** start DATA FOR THIS EXERCISE **

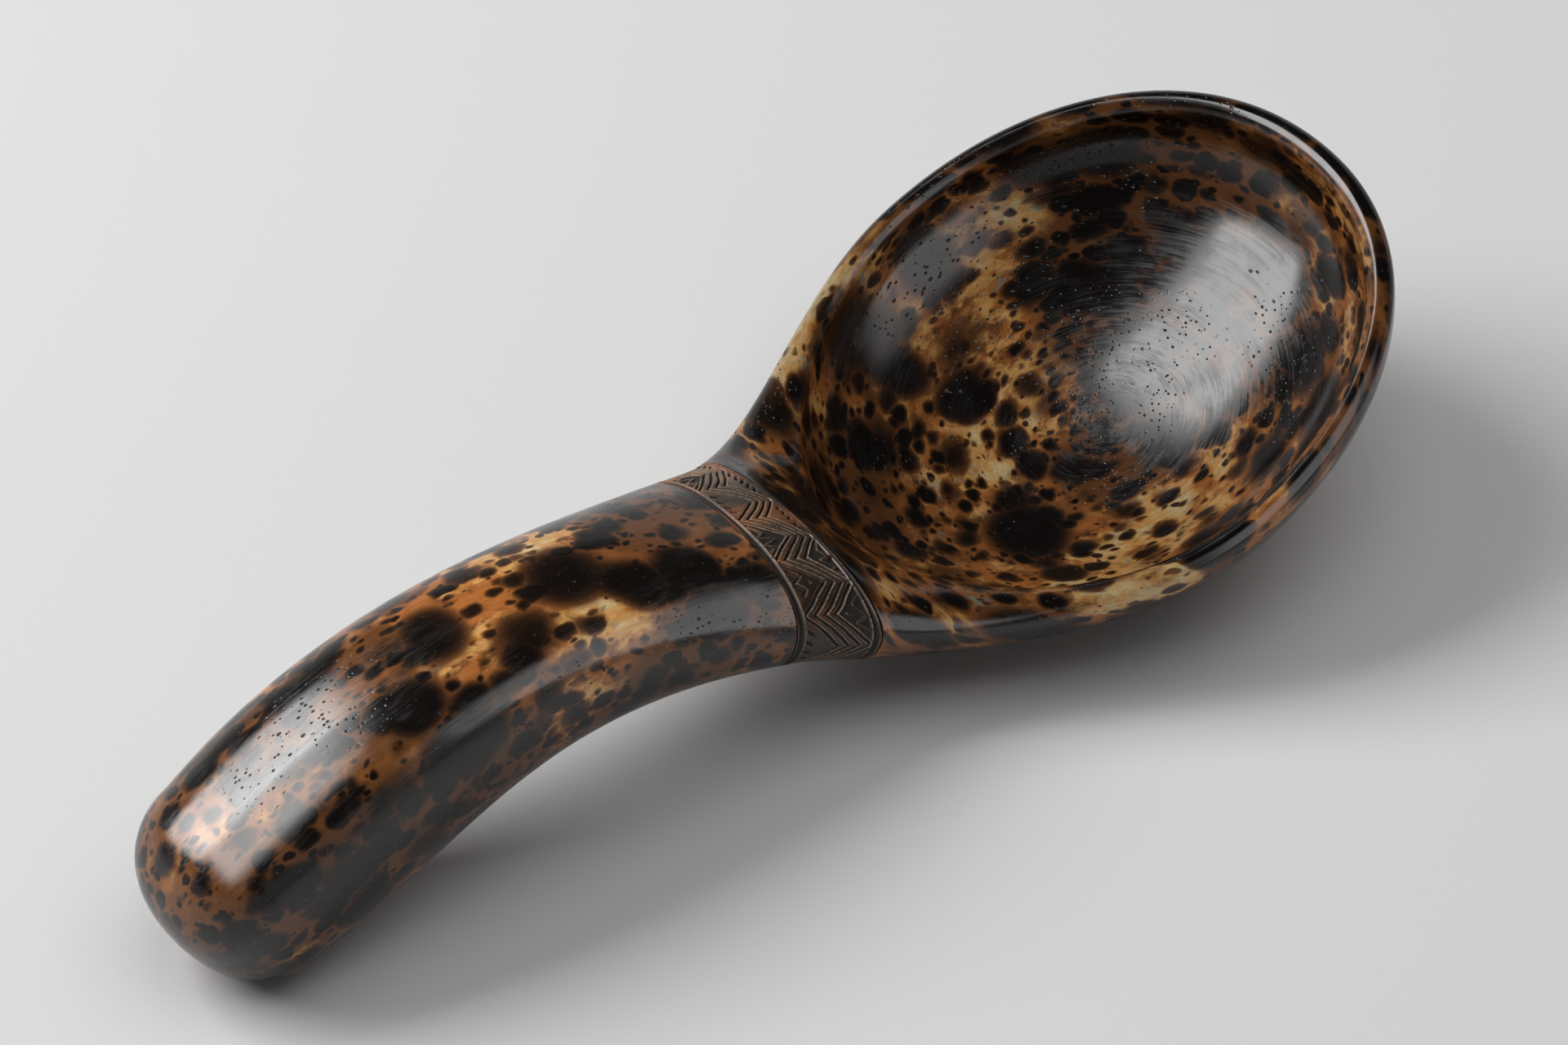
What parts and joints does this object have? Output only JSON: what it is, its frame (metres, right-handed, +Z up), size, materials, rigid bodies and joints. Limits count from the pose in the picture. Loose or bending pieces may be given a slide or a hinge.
{
  "type": "horn serving spoon",
  "caption": "Large horn serving spoon: deep egg-shaped bowl with a rolled lip, spliced to a solid curved grip under a carved collar at the neck",
  "frame": {"origin": "On the table, under the middle of the spoon's length and width, as it lies at rest", "axes": "+Z up. +X runs from the butt of the grip to the front of the bowl. The XZ plane is the plane of symmetry"},
  "size_m": [0.2578, 0.107, 0.0546],
  "materials": {
    "mottled_horn": "polished horn, black-brown mottling over amber",
    "carved_horn": "satin carved horn",
    "pin_horn": "plain dark horn"
  },
  "bodies": {
    "root": {"bowl": "mottled_horn", "handle": "mottled_horn", "neck_collar": "carved_horn", "splice_pin_front": "pin_horn", "splice_pin_rear": "pin_horn"}
  },
  "joints": []
}
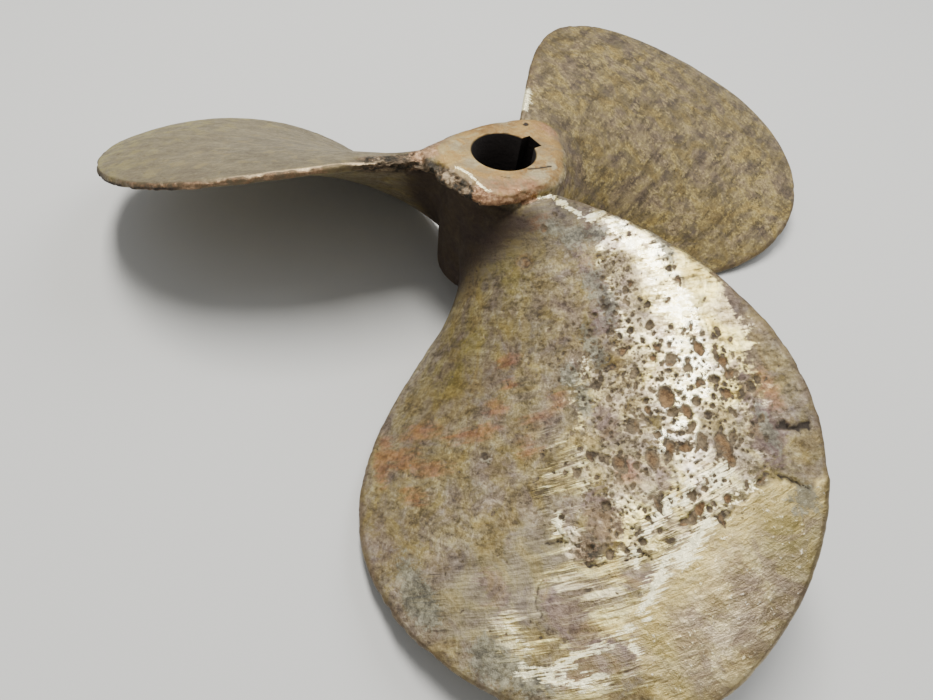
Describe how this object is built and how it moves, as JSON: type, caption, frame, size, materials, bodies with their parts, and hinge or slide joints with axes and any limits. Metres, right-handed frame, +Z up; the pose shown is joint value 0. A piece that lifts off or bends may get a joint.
{
  "type": "ship propeller",
  "caption": "Worn bronze ship propeller cast in one piece: wide right-handed blades on a hub with a tapered, keyed bore, one blade worn short.",
  "frame": {"origin": "centre of the bottom of the bounding box, on the floor that the blades' low edges rest on", "axes": "+Z up along the shaft axis, towards the forward end of the hub; -Y along one full-length blade; the shaft axis stands at x = -8.9 mm, y = +41.3 mm"},
  "size_m": [0.429, 0.4162, 0.0883],
  "materials": {
    "worn_bronze": "worn"
  },
  "bodies": {
    "root": {"propeller": "worn_bronze"}
  },
  "joints": []
}
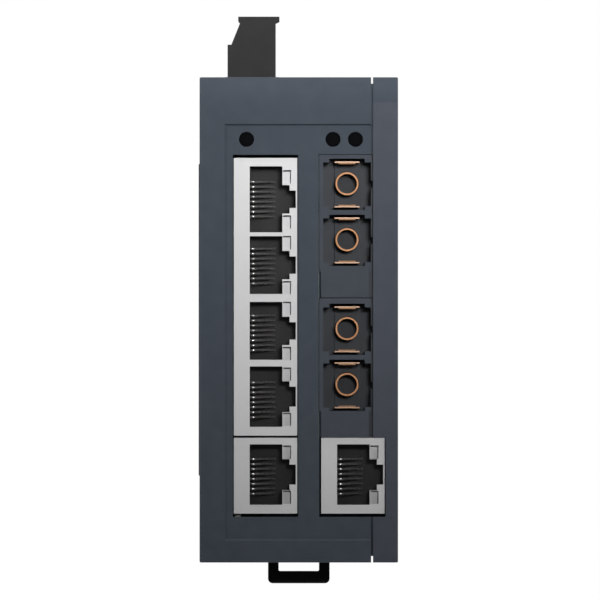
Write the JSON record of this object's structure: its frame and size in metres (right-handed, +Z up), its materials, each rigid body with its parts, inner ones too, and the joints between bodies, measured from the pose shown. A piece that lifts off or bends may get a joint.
{
  "type": "din rail ethernet switch",
  "caption": "Slim industrial ethernet switch for a 35 mm rail, with RJ45 and twin fibre sockets on the front, a power plug on top and a sprung latch below.",
  "frame": {"origin": "middle of the rail's width on the plane where the case rests on the rail", "axes": "+X to the right seen from the front, +Y to the rear towards the rail, +Z up"},
  "size_m": [0.0411, 0.085, 0.1181],
  "materials": {
    "case_plastic": "fine moulded grain",
    "black_plastic": "matte",
    "plug_plastic": "matte",
    "smoked_lens": "polished",
    "led_epoxy": "clear",
    "green_board": "solder mask",
    "chip_epoxy": "matte",
    "ferrite": "sintered",
    "can_aluminium": "satin",
    "zinc_steel": "zinc plated",
    "spring_steel": "drawn",
    "tinned_brass": "tinned",
    "gilt_wire": "bright",
    "jack_steel": "satin nickel",
    "jack_plastic": "matte",
    "light_pipe": "frosted",
    "transceiver_plastic": "matte",
    "copper_sleeve": "satin",
    "copper_hooks": "satin"
  },
  "bodies": {
    "case": {"board_link": "black_plastic", "board_screws": "zinc_steel", "capacitor_1": "can_aluminium", "capacitor_2": "can_aluminium", "fibre_sleeve_1": "copper_sleeve", "fibre_sleeve_2": "copper_sleeve", "fibre_sleeve_3": "copper_sleeve", "fibre_sleeve_4": "copper_sleeve", "housing": "case_plastic", "left_jack_body": "jack_plastic", "left_jack_shield": "jack_steel", "lower_transceiver": "transceiver_plastic", "main_board": "green_board", "port_bank_body": "jack_plastic", "port_bank_shield": "jack_steel", "port_board": "green_board", "port_contacts_1": "gilt_wire", "port_contacts_2": "gilt_wire", "port_contacts_3": "gilt_wire", "port_contacts_4": "gilt_wire", "port_contacts_5": "gilt_wire", "port_contacts_6": "gilt_wire", "port_lights_1": "light_pipe", "port_lights_2": "light_pipe", "port_lights_3": "light_pipe", "port_lights_4": "light_pipe", "port_lights_5": "light_pipe", "port_lights_6": "light_pipe", "power_choke": "ferrite", "power_header": "black_plastic", "power_pins": "tinned_brass", "right_jack_body": "jack_plastic", "right_jack_shield": "jack_steel", "side_cover": "case_plastic", "side_plate": "black_plastic", "socket_hooks_1": "copper_hooks", "socket_hooks_2": "copper_hooks", "socket_hooks_3": "copper_hooks", "socket_hooks_4": "copper_hooks", "status_leds": "led_epoxy", "status_light_1": "smoked_lens", "status_light_2": "smoked_lens", "status_light_3": "smoked_lens", "switch_chip": "chip_epoxy", "transformer_1": "chip_epoxy", "transformer_2": "chip_epoxy", "transformer_3": "chip_epoxy", "upper_transceiver": "transceiver_plastic"},
    "latch": {"rail_latch": "black_plastic", "latch_spring": "spring_steel"},
    "plug": {"power_plug": "plug_plastic", "plug_contacts": "tinned_brass"}
  },
  "joints": [
    {"name": "latch_slide", "type": "slide", "parent": "case", "child": "latch", "axis": [0, 0, -1], "range_m": [0, 0.0035], "stiffness_N_per_m": 900, "springref_m": -0.002, "deforming": ["latch_spring"]},
    {"name": "plug_pull", "type": "slide", "parent": "case", "child": "plug", "axis": [0, 0, 1], "range_m": [0, 0.012]}
  ]
}
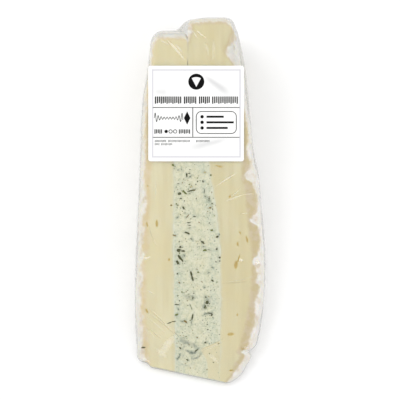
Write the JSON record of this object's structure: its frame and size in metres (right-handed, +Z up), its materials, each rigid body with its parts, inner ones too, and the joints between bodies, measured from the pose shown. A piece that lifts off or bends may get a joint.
{
  "type": "wrapped wedge of filled brie",
  "caption": "Long thin wedge of soft white-rind cheese with a herb cream layer, in clear stretch film with a plain square label, lying on a cut face.",
  "frame": {"origin": "centre of the wrapped wedge's bounding box, on the surface that it lies on", "axes": "+Z up, off the lower cut face; +Y from the thin tip towards the rim; +X across the layers, to the right when the shown cut face is seen with the rim at the top"},
  "size_m": [0.066, 0.1834, 0.0454],
  "materials": {
    "brie_left": "moist soft cheese paste with a white bloomy rind",
    "brie_right": "moist soft cheese paste with a white bloomy rind",
    "herb_cream": "fine-grained cream cheese with dark green herb pieces",
    "label_paper": "smooth white coated paper, printed with plain shapes",
    "film": "clear glossy stretch film with wrinkles"
  },
  "bodies": {
    "root": {"brie_half_left": "brie_left", "brie_half_right": "brie_right", "herb_filling": "herb_cream", "label": "label_paper", "film_wrap": "film"}
  },
  "joints": []
}
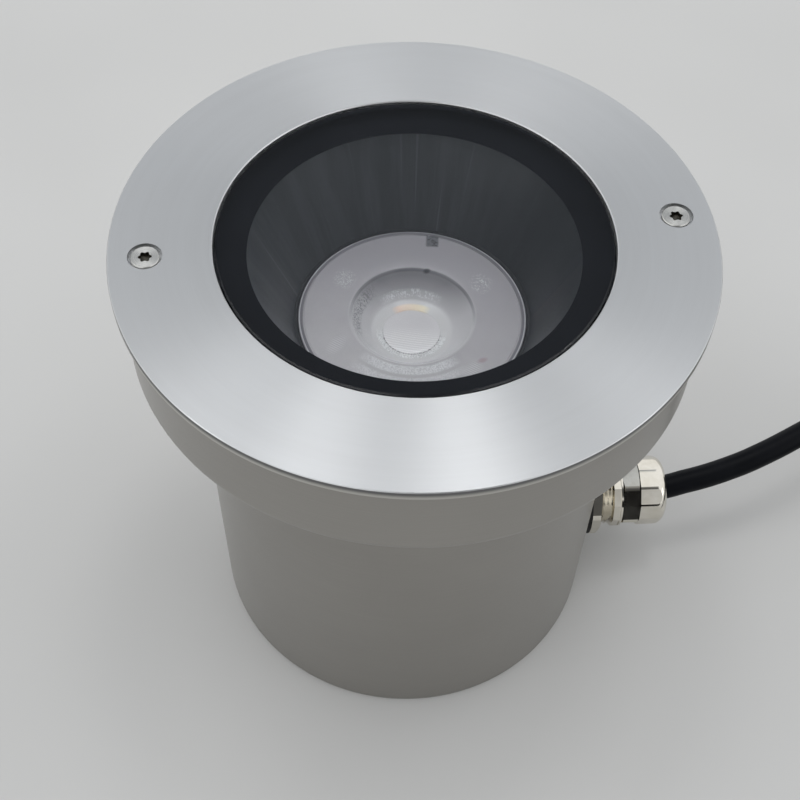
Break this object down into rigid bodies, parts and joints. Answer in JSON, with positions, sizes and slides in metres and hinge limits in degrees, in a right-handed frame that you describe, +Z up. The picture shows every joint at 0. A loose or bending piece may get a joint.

** end DATA FOR THIS EXERCISE **

- **REQUIREMENT**: Write the material out exactly, with nothing left out.

- **EXERCISE RESULT**:
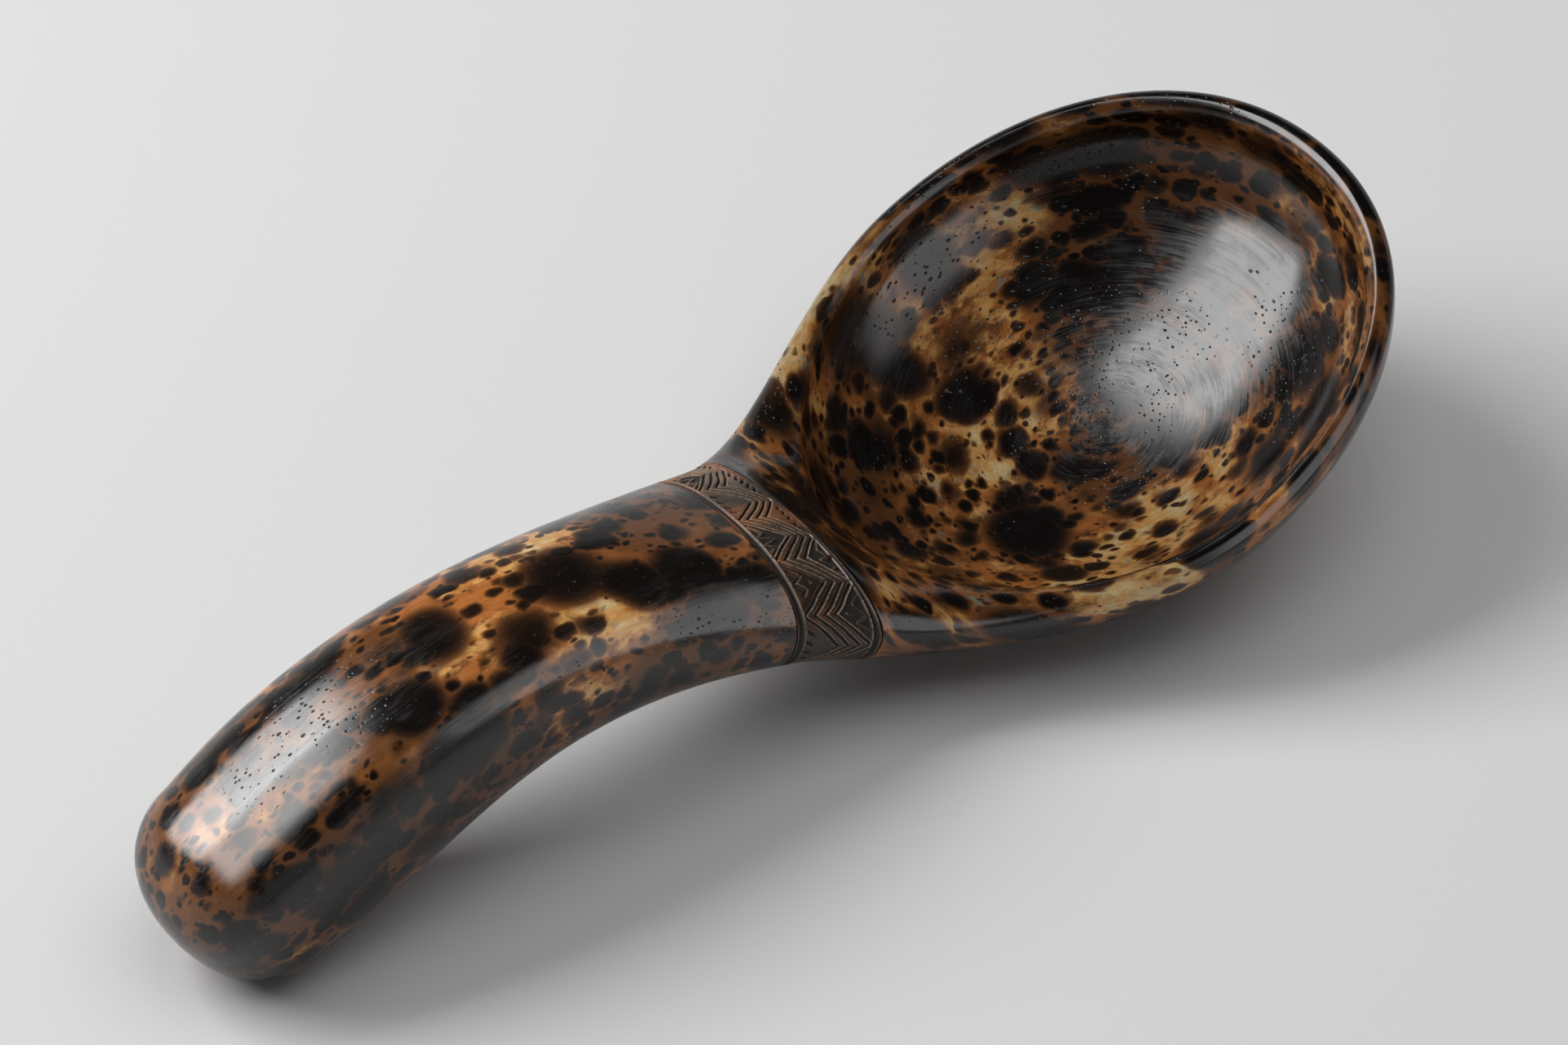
What parts and joints does this object have? Output only JSON: what it is, its frame (metres, right-handed, +Z up), size, materials, rigid bodies and joints. Limits count from the pose in the picture. Loose or bending pieces may be given a slide or a hinge.
{
  "type": "horn serving spoon",
  "caption": "Large horn serving spoon: deep egg-shaped bowl with a rolled lip, spliced to a solid curved grip under a carved collar at the neck",
  "frame": {"origin": "On the table, under the middle of the spoon's length and width, as it lies at rest", "axes": "+Z up. +X runs from the butt of the grip to the front of the bowl. The XZ plane is the plane of symmetry"},
  "size_m": [0.2578, 0.107, 0.0546],
  "materials": {
    "mottled_horn": "polished horn, black-brown mottling over amber",
    "carved_horn": "satin carved horn",
    "pin_horn": "plain dark horn"
  },
  "bodies": {
    "root": {"bowl": "mottled_horn", "handle": "mottled_horn", "neck_collar": "carved_horn", "splice_pin_front": "pin_horn", "splice_pin_rear": "pin_horn"}
  },
  "joints": []
}
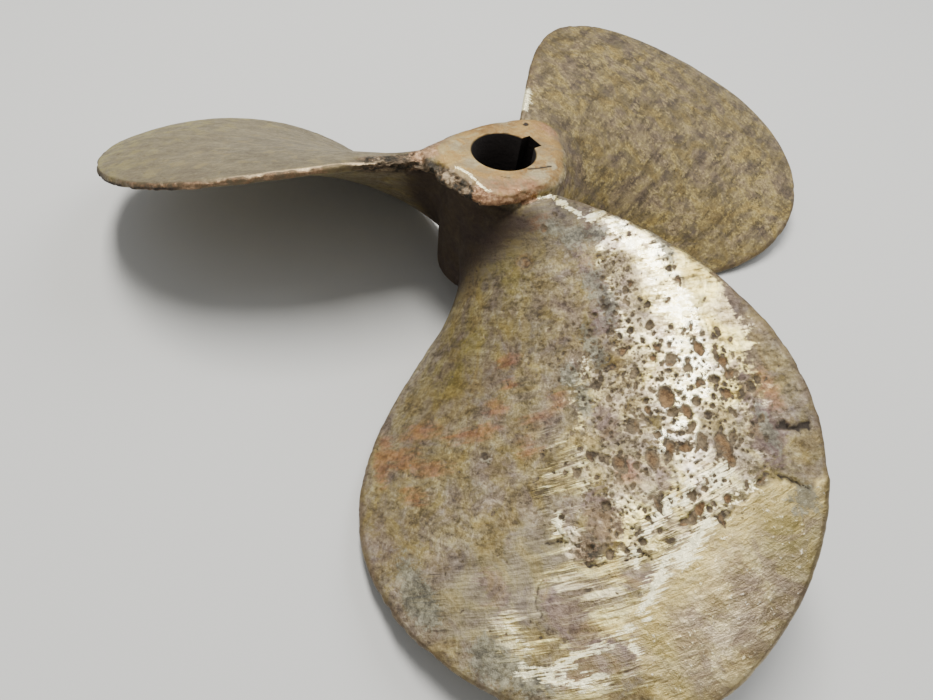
Describe how this object is built and how it moves, as JSON: type, caption, frame, size, materials, bodies with their parts, and hinge or slide joints with axes and any limits. Metres, right-handed frame, +Z up; the pose shown is joint value 0. A piece that lifts off or bends may get a joint.
{
  "type": "ship propeller",
  "caption": "Worn bronze ship propeller cast in one piece: wide right-handed blades on a hub with a tapered, keyed bore, one blade worn short.",
  "frame": {"origin": "centre of the bottom of the bounding box, on the floor that the blades' low edges rest on", "axes": "+Z up along the shaft axis, towards the forward end of the hub; -Y along one full-length blade; the shaft axis stands at x = -8.9 mm, y = +41.3 mm"},
  "size_m": [0.429, 0.4162, 0.0883],
  "materials": {
    "worn_bronze": "worn"
  },
  "bodies": {
    "root": {"propeller": "worn_bronze"}
  },
  "joints": []
}
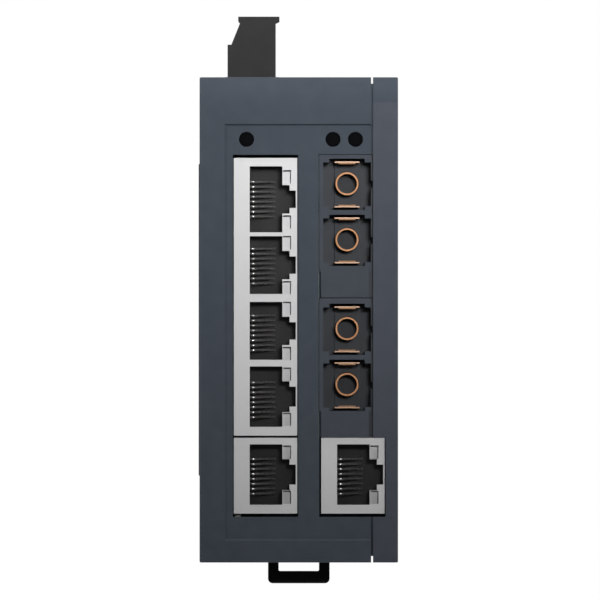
Write the JSON record of this object's structure: its frame and size in metres (right-handed, +Z up), its materials, each rigid body with its parts, inner ones too, and the joints between bodies, measured from the pose shown. A piece that lifts off or bends may get a joint.
{
  "type": "din rail ethernet switch",
  "caption": "Slim industrial ethernet switch for a 35 mm rail, with RJ45 and twin fibre sockets on the front, a power plug on top and a sprung latch below.",
  "frame": {"origin": "middle of the rail's width on the plane where the case rests on the rail", "axes": "+X to the right seen from the front, +Y to the rear towards the rail, +Z up"},
  "size_m": [0.0411, 0.085, 0.1181],
  "materials": {
    "case_plastic": "fine moulded grain",
    "black_plastic": "matte",
    "plug_plastic": "matte",
    "smoked_lens": "polished",
    "led_epoxy": "clear",
    "green_board": "solder mask",
    "chip_epoxy": "matte",
    "ferrite": "sintered",
    "can_aluminium": "satin",
    "zinc_steel": "zinc plated",
    "spring_steel": "drawn",
    "tinned_brass": "tinned",
    "gilt_wire": "bright",
    "jack_steel": "satin nickel",
    "jack_plastic": "matte",
    "light_pipe": "frosted",
    "transceiver_plastic": "matte",
    "copper_sleeve": "satin",
    "copper_hooks": "satin"
  },
  "bodies": {
    "case": {"board_link": "black_plastic", "board_screws": "zinc_steel", "capacitor_1": "can_aluminium", "capacitor_2": "can_aluminium", "fibre_sleeve_1": "copper_sleeve", "fibre_sleeve_2": "copper_sleeve", "fibre_sleeve_3": "copper_sleeve", "fibre_sleeve_4": "copper_sleeve", "housing": "case_plastic", "left_jack_body": "jack_plastic", "left_jack_shield": "jack_steel", "lower_transceiver": "transceiver_plastic", "main_board": "green_board", "port_bank_body": "jack_plastic", "port_bank_shield": "jack_steel", "port_board": "green_board", "port_contacts_1": "gilt_wire", "port_contacts_2": "gilt_wire", "port_contacts_3": "gilt_wire", "port_contacts_4": "gilt_wire", "port_contacts_5": "gilt_wire", "port_contacts_6": "gilt_wire", "port_lights_1": "light_pipe", "port_lights_2": "light_pipe", "port_lights_3": "light_pipe", "port_lights_4": "light_pipe", "port_lights_5": "light_pipe", "port_lights_6": "light_pipe", "power_choke": "ferrite", "power_header": "black_plastic", "power_pins": "tinned_brass", "right_jack_body": "jack_plastic", "right_jack_shield": "jack_steel", "side_cover": "case_plastic", "side_plate": "black_plastic", "socket_hooks_1": "copper_hooks", "socket_hooks_2": "copper_hooks", "socket_hooks_3": "copper_hooks", "socket_hooks_4": "copper_hooks", "status_leds": "led_epoxy", "status_light_1": "smoked_lens", "status_light_2": "smoked_lens", "status_light_3": "smoked_lens", "switch_chip": "chip_epoxy", "transformer_1": "chip_epoxy", "transformer_2": "chip_epoxy", "transformer_3": "chip_epoxy", "upper_transceiver": "transceiver_plastic"},
    "latch": {"rail_latch": "black_plastic", "latch_spring": "spring_steel"},
    "plug": {"power_plug": "plug_plastic", "plug_contacts": "tinned_brass"}
  },
  "joints": [
    {"name": "latch_slide", "type": "slide", "parent": "case", "child": "latch", "axis": [0, 0, -1], "range_m": [0, 0.0035], "stiffness_N_per_m": 900, "springref_m": -0.002, "deforming": ["latch_spring"]},
    {"name": "plug_pull", "type": "slide", "parent": "case", "child": "plug", "axis": [0, 0, 1], "range_m": [0, 0.012]}
  ]
}
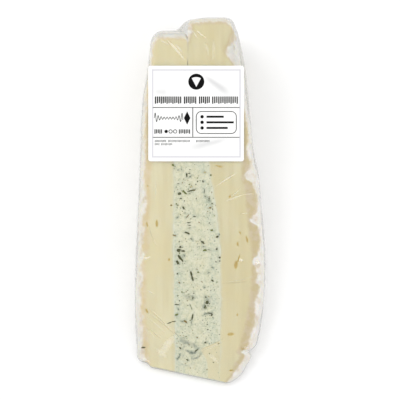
Write the JSON record of this object's structure: its frame and size in metres (right-handed, +Z up), its materials, each rigid body with its parts, inner ones too, and the joints between bodies, measured from the pose shown. A piece that lifts off or bends may get a joint.
{
  "type": "wrapped wedge of filled brie",
  "caption": "Long thin wedge of soft white-rind cheese with a herb cream layer, in clear stretch film with a plain square label, lying on a cut face.",
  "frame": {"origin": "centre of the wrapped wedge's bounding box, on the surface that it lies on", "axes": "+Z up, off the lower cut face; +Y from the thin tip towards the rim; +X across the layers, to the right when the shown cut face is seen with the rim at the top"},
  "size_m": [0.066, 0.1834, 0.0454],
  "materials": {
    "brie_left": "moist soft cheese paste with a white bloomy rind",
    "brie_right": "moist soft cheese paste with a white bloomy rind",
    "herb_cream": "fine-grained cream cheese with dark green herb pieces",
    "label_paper": "smooth white coated paper, printed with plain shapes",
    "film": "clear glossy stretch film with wrinkles"
  },
  "bodies": {
    "root": {"brie_half_left": "brie_left", "brie_half_right": "brie_right", "herb_filling": "herb_cream", "label": "label_paper", "film_wrap": "film"}
  },
  "joints": []
}
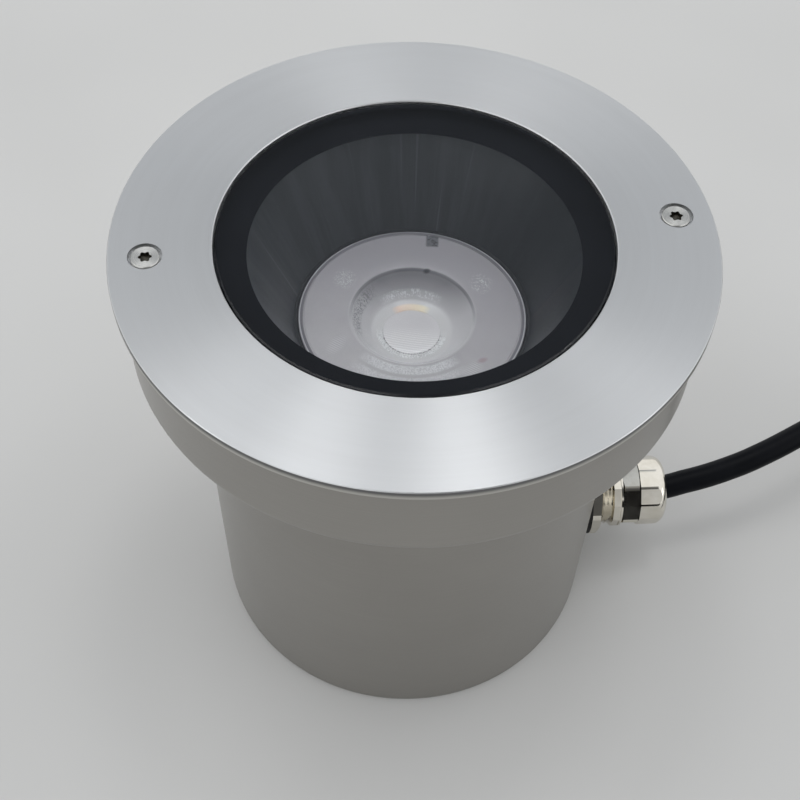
Break this object down into rigid bodies, parts and joints. Answer in JSON, with positions, sizes and slides in metres and hinge limits in degrees, in a right-handed frame that you describe, +Z up. The picture shows every joint at 0. A loose or bending piece may get a joint.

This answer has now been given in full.